As you and your partner welcome a new baby, your parents experience an identity shift as they become grandparents. Usually, this transition is joyous and filled with love because grandparents have fewer demands than you do as the new parent. However, times can get stressful, and finding the right balance of what you need and how much they want to give is definitely worth several conversations.
Expectations for Grandparents During Pregnancy
Do you recall how your parents reacted when you first shared the news that you’re expecting a baby? Sometimes, just the announcement of a new family member can trigger significant emotions. These may result from how your parents imagined themselves in the grandparent role, and now that role is becoming a reality.
It’s helpful to sit down with or call your parents and discuss what you and your partner expect from them while you’re pregnant and how involved you want them to be when you give birth. Key conversations include
- Does your family have important cultural practices that you want to observe?
- How often will your parents visit to help you prepare for welcoming baby?
- Will your parents support you financially in purchasing any of baby’s big-ticket items (like a crib, stroller or car seat)?
- Can they enroll in a grandparent’s class at a local community center?
- Are you open to having your parents (mother and mother-in-law in particular) with you during labor and birth?
Grandparent’s Role in Caring For Your Newborn
Once baby arrives, your parents’ excitement may be through the roof! Depending on how close they live, your parents can support you and baby physically, emotionally and mentally. Here’s how:
- Calling or texting other relatives to share the good news of baby’s arrival—this may reduce the number of people you have to contact
- Taking time off from their job to stay with you for a few days or a few weeks
- Getting the Tdap vaccine to protect baby from whooping cough (pertussis)
- Washing baby’s newborn clothes and helping you organize them in the nursery
- Going grocery shopping to stock the pantry
- Cooking and freezing meals or preparing snacks for you
- Caring for baby while you nap or shower
- Changing baby’s diaper or playing with them during tummy time to give you a quick break
- Making special memento gifts and keepsakes for baby
- Reading to baby or spending time bonding with them
- Keeping any older children busy with activities, play time, or quick, fun trips away from home
- Talking with you about your experience during pregnancy and labor
- Checking in to ensure you’re adjusting well to new parenthood
Communicate Your Decisions
You can minimize uncomfortable conversations with your parents by discussing with them how you want to parent. For example, tell them if you want your baby to only receive breast milk and no formula. Or if you choose not to use a pacifier, and one of your parents becomes frustrated with baby’s cries, ask them to give you space to learn how to respond to baby’s cues.
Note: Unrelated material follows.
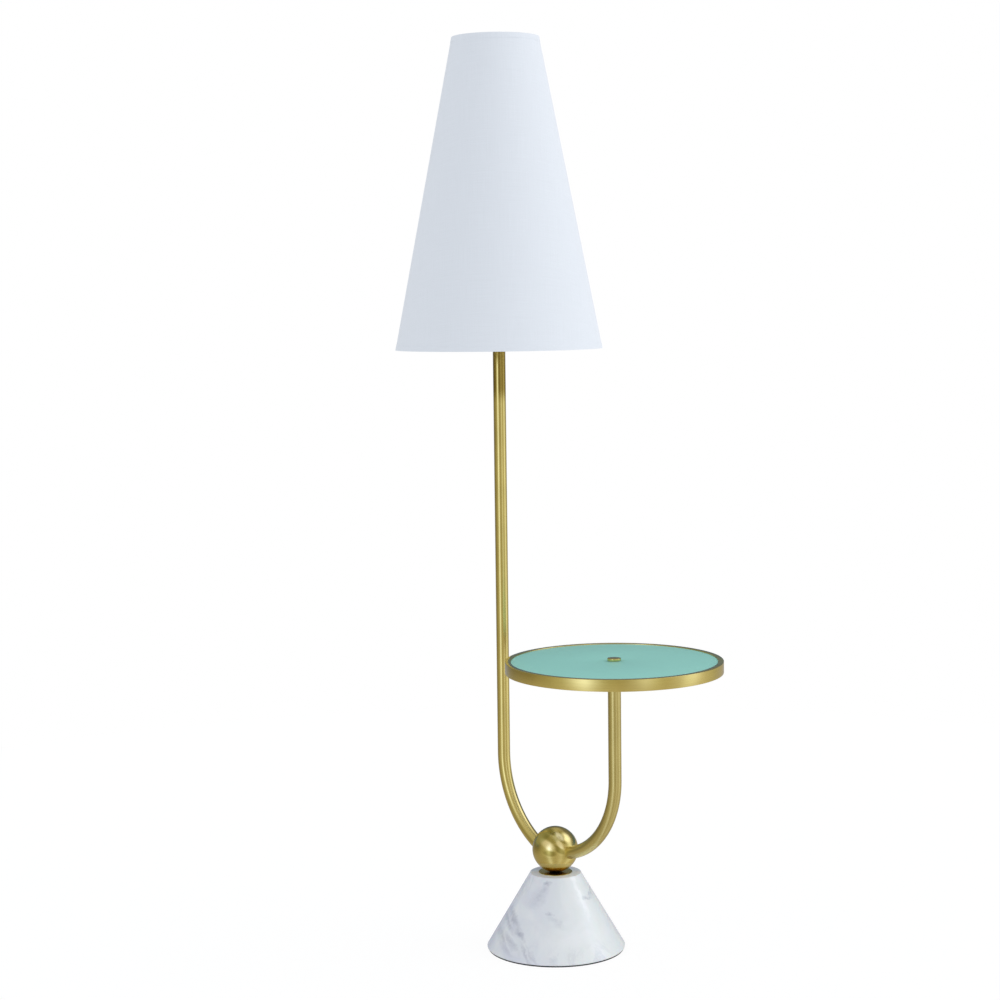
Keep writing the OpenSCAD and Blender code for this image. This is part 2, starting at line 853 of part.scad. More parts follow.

One boundary you may want to establish early on: If one of the grandparents becomes ill, they should avoid visiting until they are better. Additionally, it may be helpful to tell your parents that their encouragement is important to you and builds your confidence in knowing that you’re a good parent.
ABCs of Safe Sleep
Recommendations from the American Academy of Pediatrics are updated every few years, so these guidelines may be different from what your parents were taught. Be sure that your parents know how important it is for them to follow the sleep practices that’ll keep your baby safe.
A—Alone: Baby should sleep alone in their own bassinet or crib, located in the same room as your bed for at least the first 6 months of life. No crib bumpers, toys, stuffed animals or blankets should be inside their sleep area.
B—Back: Baby should be placed on their back each time they’re laid down to rest—for naps and overnight. Let your parents know there aren’t any exceptions for laying baby on their side or belly and that these positions increase their risk for Sudden Infant Death Syndrome (SIDS).
C—Crib: Infants should be sleeping or resting in their bassinet, crib or pack ’n play with a firm surface and fitted sheet. Baby can wear sleep ’n plays or a sleep sack to stay warm because blankets are a suffocation hazard.
Settling into the Grandparent Role
If your parents live further away or you’ve made it through the fourth trimester (first 12 weeks after giving birth), consider how your parents can stay involved in your new baby’s life:
- Scheduling weekly video calls
- Writing letters or sending books
- Organizing annual holiday or vacation trips
- Building baby’s savings account or college fund
Grandparents are an amazing family resource, as they provide history, culture and tradition. Work together, so the transition period is less stressful. Open, positive communication and respect are important to setting and maintaininghealthy boundaries. Enjoy this period of exciting change as a family and create memories to share with future generations.